Tableau public is a great training tool to understand the basics of Tableau before buying it. A great tool to extend Excel's visualization and to publish data for others. Not useful for anything you need secure. No ability to access databases. Static information only.
We frequently experience -103 errors due to us using the Live Connect functionality, which does not seem to handle even minor interruptions in connectivity, and treats all future connection attempts or data requests as errors, even if the issue does not exist any longer
In a reporting and analytics package there are two distinct performance times to look at. First is the performance of calculating the report data and metrics. I would rate a 9 for this. However, the interface rendering is slow, rating a 7. Dashboards can take 3-5 seconds to load. This is probably not a problem for normal users, as the dashboard render is performed once. My application integrated the dashboard into a commercial product though, with hundreds of customers - so my demands are higher with a large number of end users.
I went to their annual user conference (Birst Forward) and their standard training class (Birst Boot Camp) this year, and both were excellent. Very educational, and I got all of the personal attention I needed to get my questions about my specific answered. I've also reached out to the trainers after those events to ask more questions, and they've been great about getting back to me with answers
Although I found the online resources helpful, a lack of appropriate examples for certain tasks key to report creation and advanced modeling make the online training/documentation less than perfect. For an inexperienced BI professional, the online training would not enable a streamlined launch of the product.
Have clean data! Birst flexibility allows - Start small, then introduce functionality and complexity along the way. If you try to present all the functionality [bells and whistles] and wow them, but bad data is uncovered, the end user blames the new application and turns away.
Start at the end and work backward. Identify the business case / issue and questions the end users have, then identify the data needed, and where to get it.
Infor Birst OEM and embedded analytics have low-code no-code features which are easy to deploy and with easy instances creation with a dev-quality-production environment. Good capability on data mapping features from source to intermediate to target with impressive metadata management.
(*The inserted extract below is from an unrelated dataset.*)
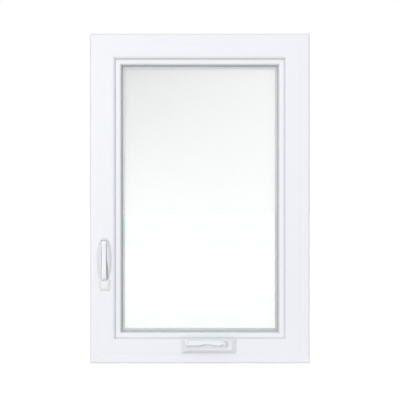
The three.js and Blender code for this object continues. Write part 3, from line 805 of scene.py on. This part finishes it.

Tableau public is Free and no subscription is required whereas Tableau Desktop is a paid subscription. if there is no private or confidential data it's easy to Tableau public and share reports with people. Tableau public has same features and options same as desktop. its easy for students or beginners to signup and start learning/build reports.
we can see that loading a lot of data can cause a noticable slow down in performance. Birst support indicated that they don't really consider anything less than 30 seconds to be an issue, but that is not the case for our customers, so we have had to change some of implementation to address this
Being a manufacturing company we tend to lag behind technologically. But having all the data for different ERP systems in one place has been an eye opener for the executives. It has lessened the need to convert some legacy ERP systems.
Having such a simple reporting tool is a great asset to some of our sites that have traditionally had trouble gathering data from AS400 systems.